How resilient will the transport systems be? Other adaptations and decarbonisation of other sectors will affect them mightily. On land, quality is the key to survival, as storm and wastewater flow need reinvigoration. Mumbai is given as an example of the need for a drainage system upgrade, in order to avoid the gigantic cost of a severe flood. Canalising rivers is recommended for some threatened areas instead of or as well as flood defences. Our cities are much more threatened on the coast as we have mentioned several times:- eg. in SLR hotspot.

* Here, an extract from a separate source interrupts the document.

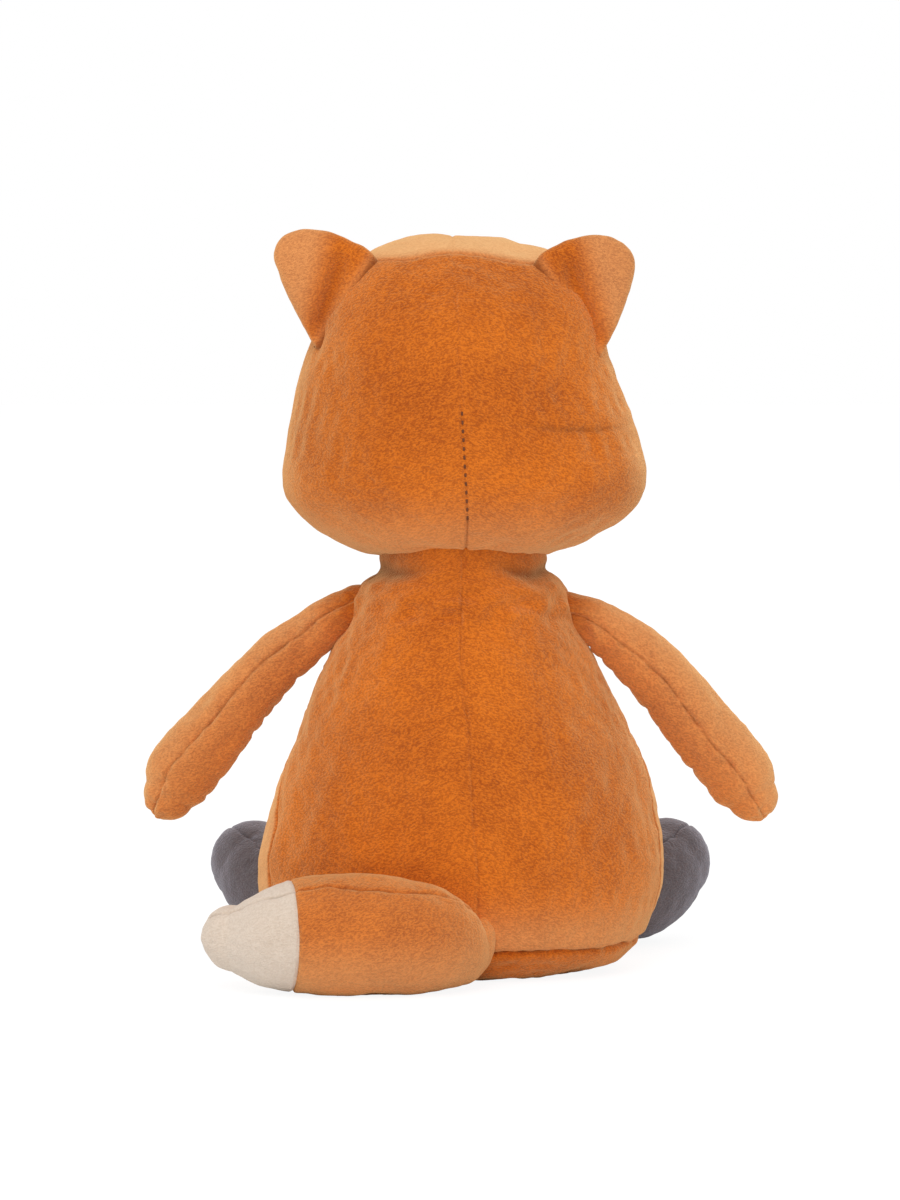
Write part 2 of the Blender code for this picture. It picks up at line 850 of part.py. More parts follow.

Rail will need vast adaptation for various threats, but one example is the London underground which is about to be given $290 million so that the cooling system for ventilation can be improved (unless it's subjected to severe flooding, of course) Conservation of cities is important , but natural systems should be conserved to help. Sand dunes, wetlands and deltas provide protection for lots of land, including the numerous American cities located near them. For example, 70% of ports and 33% of roads in the Gulf Coast region between Alabama and Houston will be flooded permanently by a 1 meter (3 foot) rise in sea level in just over 50 years' time. Barriers and barrages will need strengthening and removing inland, but artificial barriers cost so much more than the existing, or pre-existing natural ones.

How successful are we in adapting to this challenge? Apart from electrical vehicles or even hybrids, business is adapting with a worrying slow speed. Strategy, especially in accelerating the pace of development will probably literally pay dividends. New partnership will often seem productive, even with governmental help, as in the funding and subsidy area which Germany so profitably used in the development of their now enormous solar energy sector. Maybe they will need to encourage smaller shipping on the Rhine next.

Good luck to you all, whatever sector you are in. We all realise now just how urgent the actions are.